Cost-effective CO2 emission reduction through heat, power and biofuel production from woody biomass: A spatially explicit comparison of conversion technologies

Bioenergy is regarded as cost-effective option to reduce CO2 emissions from fossil fuel combustion. Among newly developed biomass conversion technologies are biomass integrated gas combined cycle plants (BIGCC) as well as ethanol and methanol production based on woody biomass feedstock. Furthermore, bioenergy systems with carbon capture and storage (BECS) may allow negative CO2 emissions in the future. It is still not clear which woody biomass conversion technology reduces fossil CO2 emissions at least costs.
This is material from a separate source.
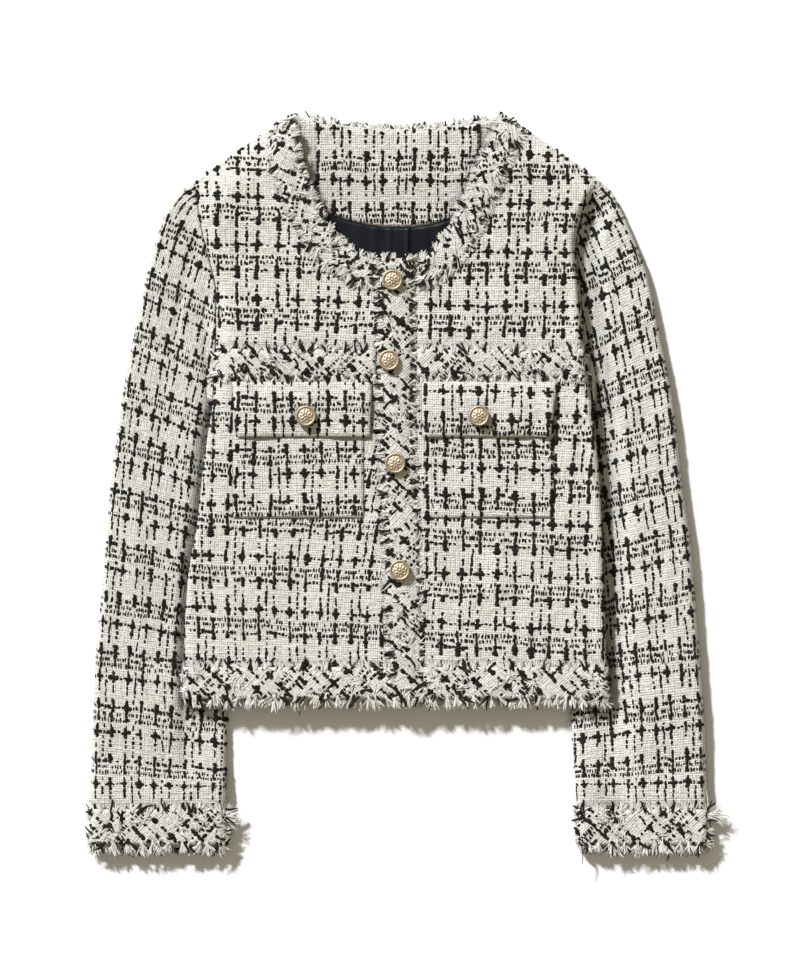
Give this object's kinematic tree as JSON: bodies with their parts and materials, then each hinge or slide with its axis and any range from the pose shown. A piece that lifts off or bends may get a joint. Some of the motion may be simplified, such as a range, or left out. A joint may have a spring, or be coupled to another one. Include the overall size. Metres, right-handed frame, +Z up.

This article presents a spatial explicit optimization model that assesses new biomass conversion technologies for fuel, heat and power production and compares them with woody pellets for heat production in Austria. The spatial distributions of biomass supply and energy demand have significant impact on the total supply costs of alternative bioenergy systems and are therefore included in the modeling process. Many model parameters that describe new bioenergy technologies are uncertain, because some of the technologies are not commercially developed yet. Monte-Carlo simulations are used to analyze model parameter uncertainty. Model results show that heat production with pellets is to be preferred over BIGCC at low carbon prices while BECS is cost-effective to reduce CO2 emissions at higher carbon prices. Fuel production - methanol as well as ethanol - reduces less CO2 emissions and is therefore less cost-effective in reducing CO2 emissions.